Rb: geen behandelmogelijkheden PTSS in Afghanistan, geen EMDR en geen bedden

De rechtbank heeft geoordeeld dat verweerder had moeten onderzoeken of crisiszorg aanwezig is in Afghanistan. Ook heeft de rechtbank geoordeeld dat verweerder inzichtelijk moet maken of en hoe afstemming tussen behandelaren plaatsvindt. Naar aanleiding van deze uitspraak heeft verweerder het BMA op 13 januari 2020 verzocht om een nieuw advies uit te brengen....

Ter zitting is met partijen gesproken over de behandeling die eiser in Nederland heeft gekregen en op dit moment krijgt. Daarbij is aan bod gekomen dat eiser EMDR- en/of NET-therapie krijgt. Eiser zelf heeft daarover op zitting verklaard dat hij EMDR behandeling heeft gehad en dat dat nog door gaat.

Eiser heeft ter zitting aangevoerd dat uit het BMA-advies niet blijkt dat is onderzocht of EMDR- en NET-therapie beschikbaar zijn in Afghanistan. ...

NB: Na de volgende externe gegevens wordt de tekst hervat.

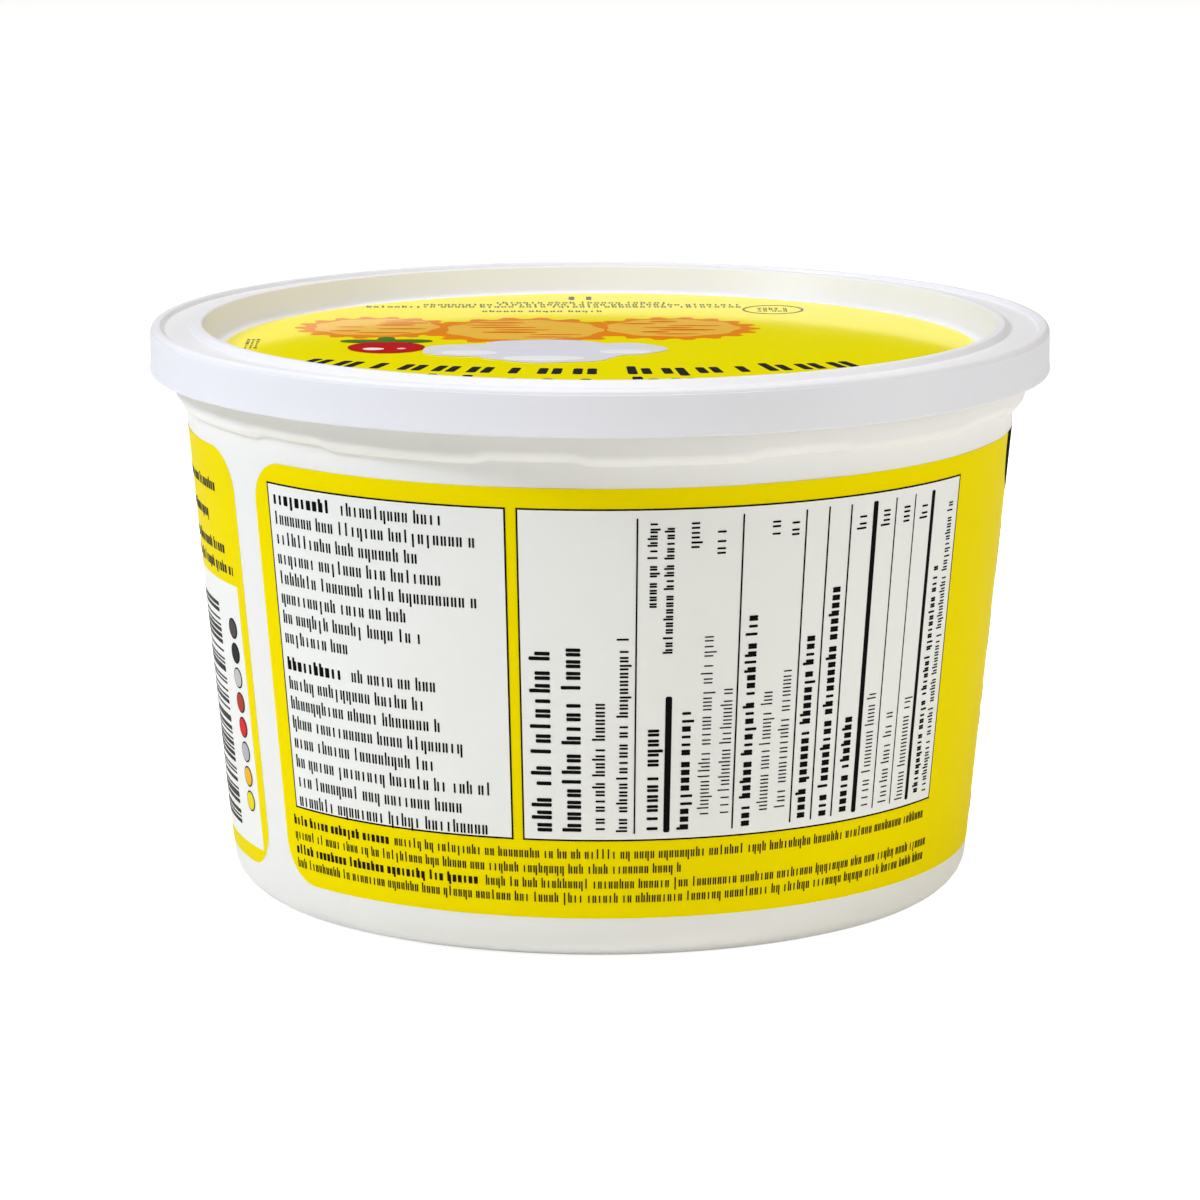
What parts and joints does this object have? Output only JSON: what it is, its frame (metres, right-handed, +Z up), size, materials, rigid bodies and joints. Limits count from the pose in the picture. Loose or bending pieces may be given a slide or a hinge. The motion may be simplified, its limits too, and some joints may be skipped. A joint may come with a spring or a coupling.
{
  "type": "whipped topping tub",
  "caption": "Round tapered plastic tub with rounded base, stacking collar and press-on lid with a sunken panel, printed yellow, for frozen whipped topping.",
  "frame": {"origin": "centre of the ring the tub stands on, at the table", "axes": "+Z up along the tub's axis; the printed side with the two white boxes faces -Y"},
  "size_m": [0.1454, 0.1454, 0.0914],
  "materials": {
    "tub": "white injection-moulded polypropylene, satin, with an in-mould yellow print",
    "lid": "white polyethylene, satin, with a glossy yellow printed panel"
  },
  "bodies": {
    "root": {"tub": "tub", "lid": "lid"}
  },
  "joints": []
}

De rechtbank is van oordeel dat er een aanknopingspunt bestaat voor twijfel aan de zorgvuldigheid van het BMA-advies. Daarbij hecht de rechtbank ook belang aan het samenstel van eisers psychische klachten, zijn historie, de lange duur van deze procedure (zijn aanvraag dateert immers al van 2017) en de verschillende onduidelijkheden die in eisers procedure zijn ontstaan. De rechtbank merkt in dit kader op dat er in eisers procedure al zes (deels aanvullende) BMA-adviezen zijn uitgebracht. ...Het beroep is gegrond en de rechtbank vernietigt het bestreden besluit. Verweerder zal daarom een nieuw besluit moeten nemen met inachtneming van deze uitspraak. Hiervoor zal een recent BMA-advies nodig zijn, zodat de rechtbank daarvoor een termijn stelt van twaalf weken.

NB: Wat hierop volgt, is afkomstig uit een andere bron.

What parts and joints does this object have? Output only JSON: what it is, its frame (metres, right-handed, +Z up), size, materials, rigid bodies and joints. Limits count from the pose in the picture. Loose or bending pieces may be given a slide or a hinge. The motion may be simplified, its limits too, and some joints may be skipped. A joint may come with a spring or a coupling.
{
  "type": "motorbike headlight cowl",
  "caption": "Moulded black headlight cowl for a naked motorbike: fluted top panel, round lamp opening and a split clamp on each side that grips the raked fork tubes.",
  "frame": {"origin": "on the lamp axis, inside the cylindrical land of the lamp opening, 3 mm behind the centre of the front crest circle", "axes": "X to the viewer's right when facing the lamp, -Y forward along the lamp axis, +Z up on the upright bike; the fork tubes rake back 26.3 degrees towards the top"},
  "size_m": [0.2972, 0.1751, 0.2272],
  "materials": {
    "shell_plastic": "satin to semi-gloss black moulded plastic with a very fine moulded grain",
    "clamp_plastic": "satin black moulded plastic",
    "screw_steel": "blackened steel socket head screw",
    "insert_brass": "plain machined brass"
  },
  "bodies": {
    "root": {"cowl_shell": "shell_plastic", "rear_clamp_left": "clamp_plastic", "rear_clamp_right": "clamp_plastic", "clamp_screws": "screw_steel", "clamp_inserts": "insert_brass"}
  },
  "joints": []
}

De rechtsbank merkt tot slot nog het volgende op. Ter zitting is met partijen gesproken over het brondocument 12513, als onderdeel van het BMA-advies van 17 maart 2020. Volgens eiser blijkt daaruit dat de crisiszorg in het [hospital 1] alleen kan plaatsvinden als de patiënt wordt vergezeld door een familielid of nabije vriend. Eiser stelt dat hij in Afghanistan geen familie meer heeft die deze zorg op zich zou kunnen nemen. Ook volgt volgens eiser uit het brondocument dat er soms sprake is van een beperkte bedcapaciteit, afhankelijk van de situatie op dat moment. Hieruit blijkt volgens eiser dat het niet zeker is dat de crisiszorg beschikbaar is. Verweerder heeft zich in reactie daarop ter zitting op het standpunt gesteld dat dit ziet op de toegankelijkheid van de benodigde behandeling en dat het BMA alleen een beoordeling maakt over de beschikbaarheid van de benodigde behandeling. Het BMA gaat niet beoordelen of er familieleden zijn in het kader van aanwezigheid van crisiszorg.

Omdat dit pas op zitting naar voren is gebracht, ziet de rechtbank nu geen aanleiding om hier verder op in te gaan. De rechtbank geeft verweerder wel mee om hier nog goed naar te kijken in het kader van zijn nieuwe beoordeling. Dit omdat uit het brondocument volgt dat het BMA aan de vertrouwensarts wel een vraag heeft gesteld over opname van een volwassen psychiatrisch patiënt zonder begeleiding van een familielid of derde. Hoewel er al een keer een hoorzitting heeft plaatsgevonden in 2018, zou een (nieuwe) hoorzitting in dat verband wellicht nog aangewezen kunnen zijn.